In every stage of these Oppressions We have Petitioned for Redress in the most humble terms: Our repeated Petitions have been answered only by repeated injury. A Prince whose character is thus marked by every act which may define a Tyrant, is unfit to be the ruler of a free people.

 

Nor have We been wanting in attentions to our Brittish brethren. We have warned them from time to time of attempts by their legislature to extend an unwarrantable jurisdiction over us. We have reminded them of the circumstances of our emigration and settlement here. We have appealed to their native justice and magnanimity, and we have conjured them by the ties of our common kindred to disavow these usurpations, which, would inevitably interrupt our connections and correspondence. They too have been deaf to the voice of justice and of consanguinity.

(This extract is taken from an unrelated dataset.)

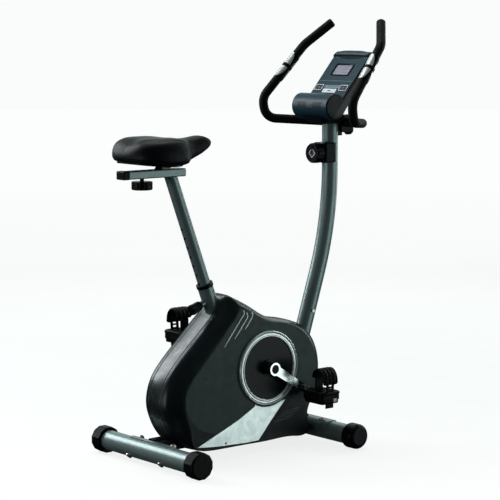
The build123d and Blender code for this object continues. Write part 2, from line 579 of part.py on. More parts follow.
# ---------------------------------------------------------------- handlebar
half = [(BAR_X, 118, BAR_Z), (618, 204, 995), (606, 210, 1058), (741, 180, 1210), (817, 111, 1298)]
radii = [100.0, 46.0, 50.0, 60.0]
full = [(x, -y, z) for x, y, z in reversed(half)] + half
bar_path = FilletPolyline(*full, radius=radii[::-1] + radii)
d0 = (Vector(*full[1]) - Vector(*full[0])).normalized()
bar = sweep(Plane(origin=full[0], z_dir=d0) * Circle(BAR_R), path=bar_path)
print("bar", round(bar.volume / (math.pi * BAR_R ** 2), 1), round(bar_path.length, 1), bar.is_valid)
bar = soften(bar, 4.0, [e for e in bar.edges() if e.center().Z > 1290])
add("handlebar", bar)

g0, g1 = Vector(606, 210, 1058), Vector(741, 180, 1210)
gd = (g1 - g0).normalized()
gc = g0 + gd * 112
plates = []
up = Vector(-0.66, -0.2, 0.72)
up = (up - gd * up.dot(gd)).normalized()
side_v = gd.cross(up)
for sgn in (1, -1):
    pl_ = Plane(origin=gc - gd * 46, x_dir=up, z_dir=gd)
    ring_ = extrude(Plane.XY * (Circle(BAR_R + 1.5) - Circle(BAR_R + 0.05)), 88)
    wedge_ = extrude(Plane.XY * Polygon((0, 0), (40, 3 * sgn), (40, 60 * sgn), (-22, 60 * sgn), align=None), amount=88, dir=(0, 0, 1))
    p_ = ring_ & wedge_
    p_ = pl_.location * p_
    plates += [p_, mirrored(p_)]
add("pulse_sensors", *plates)

clampb = block(731.5, 776, -27, 27, 955, 1010)
clampb = soften(clampb, 8, clampb.edges().filter_by(Axis.Y))
clampb += block(715, 740, -20, 20, 945, 984)
clampb -= rod((POST_X, 0, 900), (POST_X, 0, 1050), POST_R + 0.05)
clampb -= yrod(BAR_X, BAR_Z, BAR_R + 0.08, -60, 60)
clampb -= rod((755, 0, 962), (790, 0, 962), 4.1)
clampb = max(clampb.solids(), key=lambda s: s.volume)
add("handlebar_clamp", clampb)
add("handlebar_knob", knob((776.6, 0, 962), (1, 0, 0), 17.0, 17.0, 5, 4.0, 16.0, 2.0))

# ---------------------------------------------------------------- console
ft = math.radians(FACE_TILT)
fu = (math.cos(ft), math.sin(ft))       # up the face
fn = (math.sin(ft), -math.cos(ft))      # into the console


def face_at(u, depth, y=0.0):
    return (FACE_BOTTOM[0] + fu[0] * u + fn[0] * depth, y, FACE_BOTTOM[1] + fu[1] * u + fn[1] * depth)


def face_box(u0, u1, y0, y1, d0_, d1_):
    pts = [face_at(u0, d0_), face_at(u1, d0_), face_at(u1, d1_), face_at(u0, d1_)]
    return xz_plate([(p_[0], p_[2]) for p_ in pts], y0, y1)


def console_solid(inset, halfw):
    back = [face_at(FACE_LEN + 0, inset), face_at(FACE_LEN + 18, -3 + inset), face_at(FACE_LEN + 27 - 1.5 * inset, 1 + inset), face_at(FACE_LEN + 20 - inset, 9.0),
            face_at(FACE_LEN - 4, 16 - inset), face_at(104, 24 - inset), face_at(34, 32 - inset), face_at(-20, 36 - inset), face_at(-30, 18), face_at(0, inset)]
    s = xz_plate([(p_[0], p_[2]) for p_ in back], -halfw, halfw)
    s = s + yrod(ROLL[0], ROLL[1], ROLL[2] - inset, -halfw, halfw)
    return s


con = console_solid(0.0, CONSOLE_HALF)
ends = [e for e in con.edges() if abs(abs(e.center().Y) - CONSOLE_HALF) < 0.05]
con = soften(con, 6.0, ends)
cav = console_solid(2.6, CONSOLE_HALF - 2.6)
hollow = con - cav
split_front = face_box(-120, 260, -100, 100, -90, 8.95)
split_back = face_box(-120, 260, -100, 100, 9.0, 90)
front = hollow & split_front
back = hollow & split_back
BUTTONS = {"button_left": (42, 66, 38, 74), "button_right": (42, 66, -74, -38), "button_centre": (33, 49, -31, 31)}
front -= face_box(105, 149, -40, 40, -1, 4)
for nm, (u0, u1, y0, y1) in BUTTONS.items():
    front -= face_box(u0, u1, y0, y1, -8, 6)
    b = face_box(u0 + 0.35, u1 - 0.35, y0 + 0.35, y1 - 0.35, -1.6, 4.4)
    b = soften(b, 3.0, b.edges().filter_by(lambda e: abs(e.center().Y - y0 - .35) < 0.1 or abs(e.center().Y - y1 + .35) < 0.1).filter_by(lambda e: abs((e @ 1 - e @ 0).normalized().dot(Vector(fn[0], 0, fn[1]))) > 0.9))
    add(nm, b)
print("console front", [round(s.volume / 1e3, 2) for s in front.solids()], "back", [round(s.volume / 1e3, 2) for s in back.solids()])
front = max(front.solids(), key=lambda s: s.volume)
back = max(back.solids(), key=lambda s: s.volume)
add("console_face", front)
lens = face_box(105.25, 148.75, -39.75, 39.75, 0.3, 2.5)
add("lcd_window", lens)
add("circuit_board", face_box(28, 160, -68, 68, 6.4, 8.0))
post_bore = rod((POST_X, 0, 950), (POST_X, 0, POST_TOP + 0.3), POST_R + 0.05)
coll = loft([Plane.XY.offset(984) * Pos(690, 0) * RectangleRounded(76, 64, 16), Plane.XY.offset(1012) * Pos(675, 0) * RectangleRounded(96, 134, 20)])
coll = coll - con
coll = coll - post_bore
coll = coll - yrod(BAR_X, BAR_Z, BAR_R + 1.0, -100, 100)
coll = coll - block(731.2, 790, -60, 60, 940, 1011)
coll = max(coll.solids(), key=lambda s: s.volume)
back = back - post_bore - yrod(BAR_X, BAR_Z, BAR_R + 1.0, -100, 100)
back = max(back.solids(), key=lambda s: s.volume)
add("console_back", back)
add("console_collar", coll)
for y in (-60, 60):
    p0, p1 = face_at(110, 25, y), face_at(110, 12, y)
    screws.append(rod(face_at(110, 20.6, y), face_at(110, 23.0, y), 2.8) + rod(p1, face_at(110, 20.8, y), 1.5))
hole_b = [rod(face_at(110, 16, y), face_at(110, 30, y), 3.0) for y in (-60, 60)]
for h in hole_b:
    PARTS["console_back"] = PARTS["console_back"] - h
add("cover_screws", *screws)

# ---------------------------------------------------------------- seat
sp = rod(seat_at(-SEAT_POST_IN), seat_at(SEAT_POST_UP + 20), SEAT_POST_R) - rod(seat_at(-SEAT_POST_IN - 1), seat_at(SEAT_POST_UP + 30), SEAT_POST_R - 2.0)
sp -= block(-300, 400, -60, 60, SLIDE_Z0 - 0.02, 1200)
for k in range(-4, 9):
    s_ = PIN_S + SEAT_HOLE_PITCH * k
    if s_ < -SEAT_POST_IN + 12 or s_ > 270:
        continue
    sp -= rod(seat_at(s_, 0, 10), seat_at(s_, 0, 30), 4.6)
add("seat_post", sp)

bar_s = block(SLIDE_X0, SLIDE_X1, -SLIDE_HALF, SLIDE_HALF, SLIDE_Z0, SLIDE_Z1)
bar_s = soften(bar_s, 4.0, bar_s.edges().filter_by(Axis.X))
bar_s = soften(bar_s, 5.0, [e for e in bar_s.edges() if abs(e.center().X - SLIDE_X1) < 0.1])
bar_s -= block(SLIDE_X0 - 1, SLIDE_X1 - 3, -SLIDE_HALF + 2.2, SLIDE_HALF - 2.2, SLIDE_Z0 + 2.2, SLIDE_Z1 - 2.2)
bar_s -= block(-4, 113, -7.5, 7.5, SLIDE_Z1 - 4, SLIDE_Z1 + 4)
bar_s -= block(-70, 26, -7.5, 7.5, SLIDE_Z0 - 4, SLIDE_Z0 + 4)
add("slider_bar", bar_s)
plug = block(SLIDE_X0 - 22, SLIDE_X0 - 0.05, -SLIDE_HALF - 0.6, SLIDE_HALF + 0.6, SLIDE_Z0 - 0.6, SLIDE_Z1 + 0.6)
plug = soften(plug, 3.5)
plug += block(SLIDE_X0 - 2, SLIDE_X0 + 4.5, -SLIDE_HALF + 2.3, SLIDE_HALF - 2.3, SLIDE_Z0 + 2.3, SLIDE_Z1 - 2.3)
add("slider_bar_plug", plug)

car = block(-36, 70, -SLIDE_HALF + 2.5, SLIDE_HALF - 2.5, SLIDE_Z0 + 2.5, SLIDE_Z1 - 2.5)
car += block(38, 68, -7.0, 7.0, SLIDE_Z1 - 3, SLIDE_Z1 + 0.5)
neck = loft([Plane.XY.offset(SLIDE_Z1 + 0.35) * Pos(53, 0) * RectangleRounded(44, 34, 5), Plane.XY.offset(884) * Pos(50, 0) * RectangleRounded(26, 28, 5)])
car += neck
car += rod((72, 0, 878.4), (79.5, 0, 879.4), 3.2)
car -= rod((-24, 0, 840), (-24, 0, 868), 6.06)
add("seat_carriage", car)
add("seat_slider_knob", knob((-24, 0, 840.5), (0, 0, -1), 31.0, 24.5, 10, 6.0, 22.0))

PLAN = [(-94, 0), (-92, 44), (-79, 78), (-50, 103), (-8, 115), (30, 115), (62, 103), (90, 77), (113, 54), (142, 41), (178, 35), (206, 28), (221, 13)]


def plan_face(k, z):
    pts = [(x + (k if x < 0 else -k) * 0.8, max(0.0, y - k)) for x, y in PLAN]
    loop = [(x, y, z) for x, y in pts] + [(x, -y, z) for x, y in reversed(pts) if y > 0.5]
    return make_face(Spline(*loop, periodic=True))


SIDE = [(-104, 903), (-60, 896), (0, 890), (80, 889), (128, 898), (180, 915), (210, 930), (228, 944), (228, 985), (-104, 985)]
TOPL = [(-110, 928), (-96, 948), (-74, 962), (-36, 970), (33, 971), (97, 962), (140, 962), (190, 967), (210, 960), (228, 944), (228, 860), (-110, 860)]
cush = extrude(plan_face(0, 880), amount=100, dir=(0, 0, 1))
cush = cush & xz_plate(SIDE, -140, 140)
top_line = Spline(*[(x, -140, z) for x, z in TOPL[:10]])
top_f = make_face([top_line, Polyline(*[(x, -140, z) for x, z in [TOPL[9], TOPL[10], TOPL[11], TOPL[0]]])])
cush = cush & extrude(top_f, amount=280, dir=(0, 1, 0))
cush = soften(cush, 16.0, [e for e in cush.edges() if e.center().Z > 930 and abs(e.center().Y) > 2 or e.center().Z > 935])
print("cushion", round(cush.volume / 1e3), cush.is_valid, len(cush.solids()))
add("saddle_cushion", cush)
pan = extrude(plan_face(15, 884.05), amount=40, dir=(0, 0, 1)) & xz_plate([(-104, 897.5), (-60, 891.0), (0, 885.6), (80, 884.3), (126, 893.5), (200, 919.5), (208, 928.8), (180, 914.6), (128, 897.6), (80, 888.6), (0, 889.6), (-60, 895.6), (-104, 902.6)], -140, 140)
print("pan", [round(s.volume / 1e3, 1) for s in pan.solids()])
pan = max(pan.solids(), key=lambda s: s.volume)
pan -= neck
add("saddle_pan", pan)

pin = knob(seat_at(PIN_S, 0, 38.0), (sn[0], 0, sn[1]), 16.5, 38.0, 8, 4.0, 18.6, 1.4)
add("seat_pin_knob", pin)

# ---------------------------------------------------------------- place and write
lo = min(PARTS[n].bounding_box().min.X for n in PARTS)
hi = max(PARTS[n].bounding_box().max.X for n in PARTS)
SHIFT = -(lo + hi) / 2
print("shift", round(SHIFT, 3), "bbox", round(lo, 1), round(hi, 1), "z", round(min(p.bounding_box().min.Z for p in PARTS.values()), 3), round(max(p.bounding_box().max.Z for p in PARTS.values()), 2), "y", round(min(p.bounding_box().min.Y for p in PARTS.values()), 2), round(max(p.bounding_box().max.Y for p in PARTS.values()), 2))
for name, shape in PARTS.items():
    export_step(Pos(SHIFT, 0, 0) * shape, "parts/" + name + ".step")
print(len(PARTS), "nodes")
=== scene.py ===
import json
import math

import bmesh
import bpy
import numpy as np
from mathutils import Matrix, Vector


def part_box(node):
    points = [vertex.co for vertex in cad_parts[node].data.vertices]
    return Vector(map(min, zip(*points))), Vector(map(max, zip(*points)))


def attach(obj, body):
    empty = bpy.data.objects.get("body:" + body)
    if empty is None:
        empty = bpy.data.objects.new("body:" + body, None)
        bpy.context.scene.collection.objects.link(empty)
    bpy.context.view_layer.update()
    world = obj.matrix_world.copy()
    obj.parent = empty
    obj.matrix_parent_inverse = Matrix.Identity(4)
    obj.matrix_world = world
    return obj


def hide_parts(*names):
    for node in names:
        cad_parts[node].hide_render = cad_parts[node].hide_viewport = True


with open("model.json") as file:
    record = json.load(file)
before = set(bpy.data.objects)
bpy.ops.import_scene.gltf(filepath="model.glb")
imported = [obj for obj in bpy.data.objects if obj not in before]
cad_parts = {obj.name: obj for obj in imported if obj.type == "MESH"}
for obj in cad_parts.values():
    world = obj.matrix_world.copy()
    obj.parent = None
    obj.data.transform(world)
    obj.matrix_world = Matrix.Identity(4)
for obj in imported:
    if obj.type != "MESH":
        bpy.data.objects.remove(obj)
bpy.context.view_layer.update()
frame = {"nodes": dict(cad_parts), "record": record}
nodes = frame["nodes"]
scene = bpy.context.scene

# ---------------------------------------------------------------- the shared frame
# Dimensions below are in millimetres: X forward from the rear stabiliser's axis, Y to the
# rider's left, Z up from the floor. P() turns them into the row frame in metres.
_lo, _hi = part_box("rear_stabiliser_tube")
X0 = (_lo.x + _hi.x) / 2


def P(x, y, z):
    return Vector((x / 1000 + X0, y / 1000, z / 1000))


def lin(c):
    c = c / 255
    return c / 12.92 if c <= 0.04045 else ((c + 0.055) / 1.055) ** 2.4


def rgb(r, g, b):
    return (lin(r), lin(g), lin(b), 1.0)


def catmull(points, n, closed=False):
    """A smooth line through the points, n steps to a span."""
    pts = [np.array(p, float) for p in points]
    out = []
    m = len(pts)
    spans = m if closed else m - 1
    for i in range(spans):
        if closed:
            a, b, c, d = pts[i - 1], pts[i], pts[(i + 1) % m], pts[(i + 2) % m]
        else:
            b, c = pts[i], pts[i + 1]
            a = pts[i - 1] if i > 0 else 2 * b - c
            d = pts[i + 2] if i + 2 < m else 2 * c - b
        for k in range(n):
            t = k / n
            out.append(0.5 * ((2 * b) + (c - a) * t + (2 * a - 5 * b + 4 * c - d) * t * t
                              + (3 * b - a - 3 * c + d) * t ** 3))
    if not closed:
        out.append(pts[-1])
    return out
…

We must, therefore, acquiesce in the necessity, which denounces our Separation, and hold them, as we hold the rest of mankind, Enemies in War, in Peace Friends.

 

We, therefore, the Representatives of the united States of America, in General Congress, Assembled, appealing to the Supreme Judge of the world for the rectitude of our intentions, do, in the Name, and by Authority of the good People of these Colonies, solemnly publish and declare, That these United Colonies are, and of Right ought to be Free and Independent States; that they are Absolved from all Allegiance to the British Crown, and that all political connection between them and the State of Great Britain, is and ought to be totally dissolved; and that as Free and Independent States, they have full Power to levy War, conclude Peace, contract Alliances, establish Commerce, and to do all other Acts and Things which Independent States may of right do. And for the support of this Declaration, with a firm reliance on the protection of divine Providence, we mutually pledge to each other our Lives, our Fortunes and our sacred Honor.